On est pas loin d’une photo d’époque avec ça. Représenter sans commenter, est-ce une forme de commentaire ?

Il n’empêche que le film en reste terriblement plaisant : tous les hommes ou presque du film sont monumentalement détestables, et voir ainsi Emma Stone massacrer la tronche de Steve Carell sur le terrain a quelque chose de jouissif pour toutes les féministes et leurs alliés. D’autant plus qu’il a fallu des efforts de tous les côtés rien que pour réussir à financer le film : les deux stars ont accepté un salaire dérisoire comparé à ce qu’ielles peuvent gagner d’habitude. Et bien évidemment, ont été payés la même somme l’un comme l’autre.

Il faut donc voir ce film comme un gros pot de glace que l’on engloutit pour se faire du bien. De la comfort food, en somme. D’ailleurs, on apprend lors de la projection que le film a été bien reçu lors des fameuses projections test une première fois, avant les élections. La deuxième fois, après l’élection de Drumpf, le score était bien plus haut ! Le film n’avait pas changé, mais il a bien montré que les spectateurs en avaient besoin à ce moment précis.

Ce qui me permet de vous laisser sur une question. Ce genre de film, qui ne fait que brosser dans le sens du poil, est-il nécessairement inutile, ou bien faut-il reconnaître que franchement, parfois, ça fait du bien ?

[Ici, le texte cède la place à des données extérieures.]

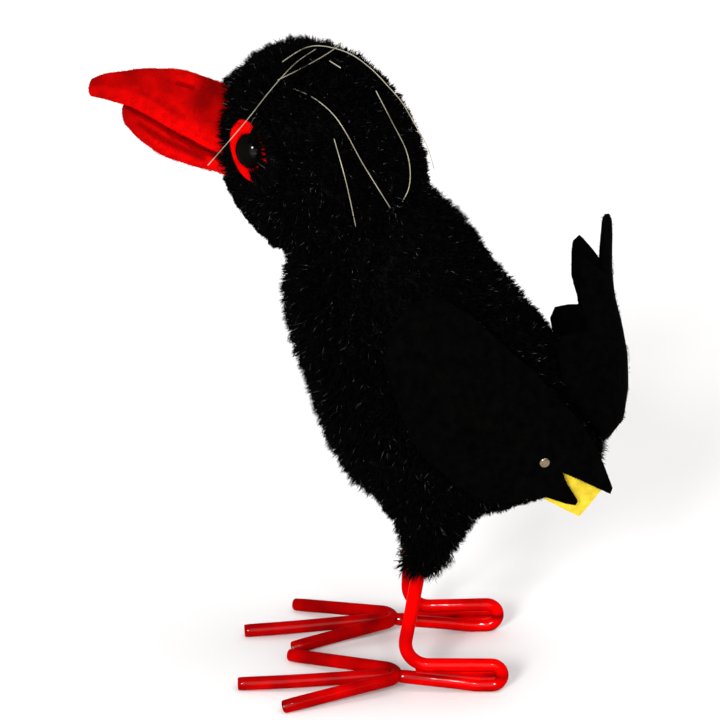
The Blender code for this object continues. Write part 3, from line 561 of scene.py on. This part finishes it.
def felt_sheet(name, columns, thickness, material, curl=0.12):
    """A sheet from columns of equally many points: thick in the middle, pinched at its edges."""
    rows, count = len(columns[0]), len(columns)
    vertices, faces = [], []
    grid = [[Vector(p) for p in column] for column in columns]
    normals = []
    for c in range(count):
        line = []
        for r in range(rows):
            a = grid[min(c + 1, count - 1)][r] - grid[max(c - 1, 0)][r]
            b = grid[c][min(r + 1, rows - 1)] - grid[c][max(r - 1, 0)]
            line.append(a.cross(b).normalized())
        normals.append(line)
    for side in (1, -1):
        for c in range(count):
            for r in range(rows):
                edge = c in (0, count - 1) or r in (0, rows - 1)
                half = thickness / 2 * (0.55 if edge else 1.0)
                wave = noise.noise(grid[c][r] / 5.0) * curl
                vertices.append(grid[c][r] + normals[c][r] * (side * half + wave))
    size = rows * count
    for c in range(count - 1):
        for r in range(rows - 1):
            i = c * rows + r
            faces.append((i, i + rows, i + rows + 1, i + 1))
            faces.append((size + i, size + i + 1, size + i + rows + 1, size + i + rows))
    rim = [*range(rows), *[c * rows + rows - 1 for c in range(1, count)],
           *[(count - 1) * rows + r for r in range(rows - 2, -1, -1)],
           *[c * rows for c in range(count - 2, 0, -1)]]
    for i, here in enumerate(rim):
        ahead = rim[(i + 1) % len(rim)]
        faces.append((here, ahead, size + ahead, size + here))
    made = piece(name, vertices, faces, material)
    made.data.set_sharp_from_angle(angle=math.radians(70))
    return made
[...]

Battle of the Sexes, un film de Valerie Faris et Jonathan Dayton, avec Emma Stone, Steve Carell, Sarah Silverman. En salles le 22 novembre.

P.S : je n’avais nulle part d’intelligent pour placer ça dans la réflexion, mais je tenais à préciser que la performance de Sarah Silverman en manager des joueuses de tennis dans ce film est DE-LI-CIEUSE. Les fans apprécieront.